The exploration-exploitation dilemma is the fundamental tension in reinforcement learning and multi-armed bandit problems between exploiting known good actions (maximizing reward given current knowledge) and exploring uncertain actions that may yield higher reward in the long run. A purely exploitative agent converges on the first locally good policy it finds and misses globally better options. A purely exploratory agent never commits to what it has learned. Optimal strategies depend on the time horizon and the structure of the reward distribution: in finite-horizon problems, exploration should decrease over time; in non-stationary environments, permanent exploration is necessary. UCB algorithms and Thompson sampling solve the bandit version optimally in the frequentist and Bayesian senses respectively. In full RL, the dilemma is NP-hard in the worst case and can be unresolvable in adversarial environments where no regret bound is achievable.

The Cultural and Institutional Dimension

The exploration-exploitation dilemma is not confined to reinforcement learning — it is the structural problem of any finite intelligent agent in an uncertain environment, and it reappears at every scale of organization. In cultural evolution, exploitation corresponds to the transmission and refinement of existing practices, while exploration corresponds to innovation and the adoption of novel behaviors. In Kuhnian science, normal science is exploitation of a paradigm; scientific revolution is exploration of alternatives. In organizations, standard operating procedures are exploitative; experimental programs are exploratory.

The critical observation is that the tradeoff is asymmetrically incentivized in competitive multi-agent systems. Exploitation produces short-term local reward; exploration produces potential long-term collective benefit. When agents compete individually — academic researchers, firms, research labs — there is systematic pressure toward over-exploitation. Each agent rationally deploys proven strategies rather than invest in uncertain exploration whose benefits may accrue to competitors. The aggregate result is a commons problem: individually rational exploitation produces collectively suboptimal exploration levels.

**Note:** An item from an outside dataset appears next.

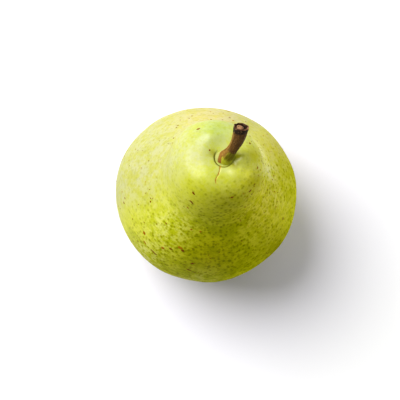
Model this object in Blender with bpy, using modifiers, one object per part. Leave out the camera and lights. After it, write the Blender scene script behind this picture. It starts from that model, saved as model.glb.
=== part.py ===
"""A fresh pear, as picked: the fruit, its woody stem and the dried calyx under it.

Metres, +Z up. The origin is under the middle of the fruit, on the surface that it rests on.
The lower half is upright, and the neck leans towards +Y and a little towards +X.
"""

import math

import bmesh
import bpy
import numpy as np
from mathutils import Vector

MM = 0.001

# Driving dimensions, in millimetres.
REST_HEIGHT = 0.0  # the fruit is flattened below this height, where it rests
FIT_GAP = 0.3  # clearance between pieces that touch

# Control points (radius, height) of the cubic B-spline outline, from the basin under the
# fruit, round the body and up the neck, to the floor of the hollow that holds the stem.
OUTLINE = (
    (0.0, 7.6), (5.0, 7.2), (10.0, 2.6), (14.5, -1.3), (21.5, 0.1), (29.2, 4.9),
    (34.8, 13.5), (36.8, 25.5), (36.8, 38.0), (32.2, 49.0), (26.4, 57.0), (22.3, 64.0),
    (20.1, 70.0), (18.6, 76.0), (16.4, 82.2), (12.9, 85.9), (8.0, 87.1), (4.3, 84.9),
    (0.0, 84.2),
)

# Control points (x, y) of the cubic B-spline that the fruit's axis follows as it rises.
AXIS_STEP = 14.0
AXIS = (
    (-0.5, -1.4), (-0.5, -1.2), (-0.3, -0.3), (0.7, 1.7),
    (2.5, 4.5), (4.2, 8.2), (5.8, 13.0), (7.4, 18.2),
)

# Cross-section lobes: (waves round the fruit, share of the radius, phase in degrees).
BODY_LOBES = ((2, 0.0200, 15.0), (3, 0.0050, -46.0), (5, 0.0025, -113.0))
BODY_LOBES_END = (40.0, 66.0)  # heights over which the lobes die away up the neck
NECK_OVAL = 0.012  # the neck's cross-section is oval by this share of its radius

# Where one side of the fruit swells or narrows: (height, spread over the height, size, facing
# in degrees round from +X, sharpness of its edges round the fruit).
SWELLINGS = (
    (65.0, 9.0, -2.4, -75.0, 1),  # the waist under the neck
    (48.0, 10.0, 0.9, -130.0, 3),
    (78.0, 8.0, 2.2, 118.0, 4),  # the back of the neck
    (30.0, 22.0, 0.45, 9.0, 60),
    (30.0, 22.0, 0.60, 50.0, 60),
    (30.0, 22.0, 0.40, 75.0, 60),
    (30.0, 22.0, 0.65, -81.0, 50),
    (30.0, 22.0, 0.60, -28.0, 50),
    (30.0, 22.0, 0.20, -130.0, 40),
)

# The rim round the stem rises and falls: (waves, millimetres, phase in degrees).
RIM_WAVES = ((2, 0.45, -80.0), (3, 0.35, 20.0))
RIM_RADIUS = 10.0
RIM_SPREAD = 5.0
RIM_FROM = (66.0, 82.0)

# The stem's centre line (x, y, z) and its radius there.
STEM = (
    ((5.8, 12.4, 80.6), 2.30),
    ((6.5, 13.1, 83.2), 2.85),
    ((7.7, 14.4, 86.0), 2.50),
    ((9.3, 16.2, 88.8), 2.05),
    ((10.9, 18.3, 91.3), 2.05),
    ((12.1, 20.7, 93.6), 2.40),
    ((12.85, 23.3, 95.7), 2.80),
    ((13.35, 25.7, 97.6), 2.95),
)
SOCKET_RADIUS = 3.35  # the pit in the fruit that the stem stands in
SOCKET_DEPTH = 6.5

# The calyx: five dried sepals joined in the middle, curled down and outwards.
SEPALS = 5
CALYX_NOTCH_RADIUS = 2.4  # between two sepals
CALYX_TIP_RADIUS = 6.4
CALYX_FLAT_RADIUS = 1.4  # the middle, before the sepals curl
CALYX_TOP = 5.6
CALYX_DROP = 3.4
CALYX_THICKNESS = 0.6

AROUND = 64  # vertices round the fruit
ALONG = 54  # rings from pole to pole
STEM_BEVEL = 5  # bevel resolution of the stem's round section
CALYX_RINGS = 6
CALYX_SIDES = SEPALS * 8


def clear_scene():
    """Empty the scene without closing the file."""
    for old in list(bpy.data.objects):
        bpy.data.objects.remove(old, do_unlink=True)


def collection(name):
    """A new collection under the scene's own."""
    made = bpy.data.collections.new(name)
    bpy.context.scene.collection.children.link(made)
    return made


def material(name, colour, roughness):
    """A plain Principled material."""
    made = bpy.data.materials.new(name)
    made.use_nodes = True
    shader = made.node_tree.nodes["Principled BSDF"]
    shader.inputs["Base Color"].default_value = (*colour, 1.0)
    shader.inputs["Roughness"].default_value = roughness
    shader.inputs["Metallic"].default_value = 0.0
    made.diffuse_color = (*colour, 1.0)
    return made


def add_object(mesh, name, into, look):
    """Put a mesh in the scene as a named object with one material."""
    made = bpy.data.objects.new(name, mesh)
    into.objects.link(made)
    mesh.materials.append(look)
    return made


def smoothstep(value, low, high):
    """0 below low, 1 above high, and an S-curve between them."""
    share = np.clip((value - low) / (high - low), 0.0, 1.0)
    return share * share * (3.0 - 2.0 * share)


def b_spline(points, place):
    """Uniform cubic B-spline through its own end points; place runs 0 to len(points) - 1."""
    points = np.asarray(points, float)
    first = 2.0 * points[0] - points[1]
    last = 2.0 * points[-1] - points[-2]
    padded = np.vstack([first, points, last])
    place = np.clip(place, 0.0, len(points) - 1.0)
    span = np.minimum(place.astype(int), len(points) - 2)
    f = (place - span)[..., None]
    return (
        (1 - f) ** 3 * padded[span]
        + (3 * f**3 - 6 * f**2 + 4) * padded[span + 1]
        + (-3 * f**3 + 3 * f**2 + 3 * f + 1) * padded[span + 2]
        + f**3 * padded[span + 3]
    ) / 6.0


def waves(around, lobes):
    """Sum of cosines round the fruit."""
    total = np.zeros_like(around)
    for count, size, phase in lobes:
        total = total + size * np.cos(count * around + math.radians(phase))
    return total


def axis_frame(height):
    """Centre of the fruit's axis at a height, and its direction there."""
    place = height / AXIS_STEP
    step = 0.01
    centre = b_spline(AXIS, place)
    ahead = b_spline(AXIS, place + step)
    behind = b_spline(AXIS, place - step)
    slope = (ahead - behind) / (2.0 * step * AXIS_STEP)
    direction = np.concatenate([slope, np.ones_like(slope[..., :1])], axis=-1)
    direction /= np.linalg.norm(direction, axis=-1, keepdims=True)
    return centre, direction


def fruit_surface(along, around):
    """Point of the skin. along runs 0 to 1 over the outline, around is the angle about the axis.

    The outline gives a radius and a height. Lobes widen the radius, swellings widen or narrow
    one side, waves lift the rim round the stem, and the ring is set square to the bent axis at
    that height.
    """
    ring = b_spline(OUTLINE, along * (len(OUTLINE) - 1.0))
    radius = np.maximum(ring[..., 0], 0.0)
    height = ring[..., 1]
    low_part = 1.0 - smoothstep(height, *BODY_LOBES_END)
    oval = NECK_OVAL * (1.0 - low_part) * np.cos(2.0 * around)
    radius = radius * (1.0 + low_part * waves(around, BODY_LOBES) + oval)
    for level, spread, size, facing, sharpness in SWELLINGS:
        side = 0.5 + 0.5 * np.cos(around - math.radians(facing))
        radius = radius + size * np.exp(-(((height - level) / spread) ** 2)) * side**sharpness
    rim = np.exp(-(((radius - RIM_RADIUS) / RIM_SPREAD) ** 2)) * np.minimum(radius / 4.0, 1.0)
    height = height + smoothstep(height, *RIM_FROM) * rim * waves(around, RIM_WAVES)
    centre, direction = axis_frame(height)
    across = np.stack([np.cos(around), np.sin(around), np.zeros_like(around)], axis=-1)
    lean = (across * direction).sum(axis=-1, keepdims=True)
    turned = across - lean / (1.0 + direction[..., 2:3]) * (direction + (0.0, 0.0, 1.0))
    point = np.concatenate([centre, height[..., None]], axis=-1)
    point = point + radius[..., None] * turned
    point[..., 2] = np.maximum(point[..., 2], REST_HEIGHT)
    return point * MM


def make_fruit(into, look):
    """A UV sphere whose vertices are moved onto the fruit's surface."""
    shape = bmesh.new()
    bmesh.ops.create_uvsphere(shape, u_segments=AROUND, v_segments=ALONG, radius=1.0)
    at = np.array([vertex.co for vertex in shape.verts])
    along = np.arccos(np.clip(-at[:, 2], -1.0, 1.0)) / math.pi
    around = np.arctan2(at[:, 1], at[:, 0])
    for vertex, place in zip(shape.verts, fruit_surface(along, around)):
        vertex.co = place
    mesh = bpy.data.meshes.new("pear_body")
    shape.to_mesh(mesh)
    shape.free()
    mesh.shade_smooth()
    return add_object(mesh, "pear_body", into, look)


def stem_frame():
    """Foot of the stem, in metres, and the direction in which it starts."""
    foot = Vector(STEM[0][0]) * MM
    return foot, (Vector(STEM[1][0]) * MM - foot).normalized()


def cut_socket(fruit, into):
    """Sink a round pit along the stem's first stretch."""
    foot, direction = stem_frame()
    bottom = foot - direction * (FIT_GAP * MM)
    cutter_shape = bmesh.new()
    bmesh.ops.create_cone(
        cutter_shape,
        cap_ends=True,
        segments=40,
        radius1=SOCKET_RADIUS * MM,
        radius2=SOCKET_RADIUS * MM,
        depth=SOCKET_DEPTH * MM,
    )
    mesh = bpy.data.meshes.new("socket_cutter")
    cutter_shape.to_mesh(mesh)
    cutter_shape.free()
    cutter = bpy.data.objects.new("socket_cutter", mesh)
    into.objects.link(cutter)
    cutter.location = bottom + direction * (SOCKET_DEPTH * MM / 2.0)
    cutter.rotation_mode = "QUATERNION"
    cutter.rotation_quaternion = direction.to_track_quat("Z", "Y")
    cutter.hide_render = True
    cutter.display_type = "WIRE"
    cut = fruit.modifiers.new("socket", "BOOLEAN")
    cut.operation = "DIFFERENCE"
    cut.solver = "EXACT"
    cut.object = cutter


def make_stem(into, look):
    """A round bevel along the centre line, thicker at its foot and at its broken end."""
    curve = bpy.data.curves.new("stem", "CURVE")
    curve.dimensions = "3D"
    curve.bevel_depth = MM
    curve.bevel_resolution = STEM_BEVEL
    curve.use_fill_caps = True
    centre = np.array([place for place, _ in STEM])
    radii = np.array([[radius] for _, radius in STEM])
    rings = 4 * (len(STEM) - 1) + 1
    place = np.linspace(0.0, len(STEM) - 1.0, rings)
    path = b_spline(centre, place) * MM
    widths = b_spline(radii, place)[:, 0]
    spline = curve.splines.new("POLY")
    spline.points.add(rings - 1)
    for point, co, width in zip(spline.points, path, widths):
        point.co = (*co, 1.0)
        point.radius = width
    spline.use_smooth = True
    made = bpy.data.objects.new("stem", curve)
    into.objects.link(made)
    curve.materials.append(look)
    return made


def make_calyx(into, look):
    """An open cone laid out flat as a star whose arms curl down, then given a thickness."""
    shape = bmesh.new()
    bmesh.ops.create_cone(
        shape, cap_ends=False, segments=CALYX_SIDES, radius1=1.0, radius2=0.02, depth=1.0
    )
    upright = [edge for edge in shape.edges if abs(edge.verts[0].co.z - edge.verts[1].co.z) > 0.5]
    bmesh.ops.subdivide_edges(shape, edges=upright, cuts=CALYX_RINGS - 1)
    bmesh.ops.contextual_create(shape, geom=[vertex for vertex in shape.verts if vertex.co.z > 0.49])
    hub = Vector((*AXIS[0], CALYX_TOP))
    for vertex in shape.verts:
        share = 0.5 - vertex.co.z
        angle = math.atan2(vertex.co.y, vertex.co.x)
        arm = 0.5 + 0.5 * math.cos(SEPALS * angle)
        radius = share * (CALYX_NOTCH_RADIUS + (CALYX_TIP_RADIUS - CALYX_NOTCH_RADIUS) * arm)
        past_flat = max(radius - CALYX_FLAT_RADIUS, 0.0) / (CALYX_TIP_RADIUS - CALYX_FLAT_RADIUS)
        across = Vector((radius * math.cos(angle), radius * math.sin(angle), 0.0))
        vertex.co = (hub + across - Vector((0.0, 0.0, CALYX_DROP * past_flat))) * MM
    bmesh.ops.recalc_face_normals(shape, faces=shape.faces)
    mesh = bpy.data.meshes.new("calyx")
    shape.to_mesh(mesh)
    shape.free()
    mesh.shade_smooth()
    made = add_object(mesh, "calyx", into, look)
    wall = made.modifiers.new("thickness", "SOLIDIFY")
    wall.thickness = CALYX_THICKNESS * MM
    wall.offset = 0.0
    wall.use_rim = True
    return made


def main():
    clear_scene()
    parts = collection("pear")
    cutters = collection("pear_cutters")
    skin = material("pear_skin", (0.62, 0.60, 0.10), 0.42)
    wood = material("stem_wood", (0.13, 0.07, 0.03), 0.75)
    husk = material("dried_sepal", (0.10, 0.06, 0.04), 0.85)
    fruit = make_fruit(parts, skin)
    cut_socket(fruit, cutters)
    make_stem(parts, wood)
    make_calyx(parts, husk)


main()
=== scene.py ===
"""A fresh pear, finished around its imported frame: the skin, its russet flecks, the stem and the calyx.

Every piece is a surface worked out with numpy in metres, +Z up, and rides on the frame's one body.
"""

import math

import bpy
import numpy as np
from bpy.props import FloatProperty, FloatVectorProperty, IntProperty, PointerProperty
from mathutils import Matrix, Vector


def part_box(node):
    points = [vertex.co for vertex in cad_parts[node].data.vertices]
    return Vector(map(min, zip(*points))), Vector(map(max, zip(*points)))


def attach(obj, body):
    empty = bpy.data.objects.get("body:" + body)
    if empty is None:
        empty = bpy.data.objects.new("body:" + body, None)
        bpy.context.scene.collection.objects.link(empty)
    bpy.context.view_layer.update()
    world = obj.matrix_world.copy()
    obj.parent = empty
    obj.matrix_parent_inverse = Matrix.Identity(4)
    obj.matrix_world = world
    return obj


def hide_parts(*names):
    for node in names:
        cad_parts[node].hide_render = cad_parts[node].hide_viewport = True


bl_info = {
    "name": "Fresh Pear",
    "version": (1, 0, 0),
    "blender": (4, 5, 0),
    "location": "3D View > Sidebar > Pear",
    "description": "Builds a pear's skin, flecks, stem and calyx, and the stage that it stands on",
    "category": "Add Mesh",
}

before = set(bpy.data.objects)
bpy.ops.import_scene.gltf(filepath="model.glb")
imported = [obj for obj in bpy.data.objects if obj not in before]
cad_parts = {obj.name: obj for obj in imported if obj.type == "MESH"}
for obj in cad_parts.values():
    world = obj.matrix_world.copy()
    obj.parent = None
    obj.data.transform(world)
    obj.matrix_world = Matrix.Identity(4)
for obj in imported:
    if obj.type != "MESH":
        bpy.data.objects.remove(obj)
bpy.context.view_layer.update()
FRUIT_LOW, FRUIT_HIGH = (np.array(corner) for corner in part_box("pear_body"))
CALYX_LOW, CALYX_HIGH = (np.array(corner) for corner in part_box("calyx"))

MM = 0.001
TURN = 2.0 * math.pi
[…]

This is why human institutions developed structural mechanisms to buy back exploration time: academic tenure (insulating researchers from short-term market pressure), peer review (evaluating exploratory work by long-term standards), blue-sky funding programs, sabbaticals, and patent systems (time-limiting exploitation rights to force re-exploration). These are not optimization algorithms. They are social technologies for compensating the multi-agent coordination failure that individual-level rationality produces. The fact that all of these institutions are currently under pressure — from publish-or-perish metrics, corporate research dominance, and short-term investment horizons — is not unrelated to the perception that innovation in many fields has slowed.

In machine learning systems deployed at scale, the same asymmetry appears: systems trained to maximize short-term reward metrics will systematically under-explore the long-tail of user needs that are not captured by those metrics. Recommendation systems optimize for engagement (exploitation of known preferences) at the cost of expanding the filter bubble — reducing the user's exposure to preferences they do not yet know they have.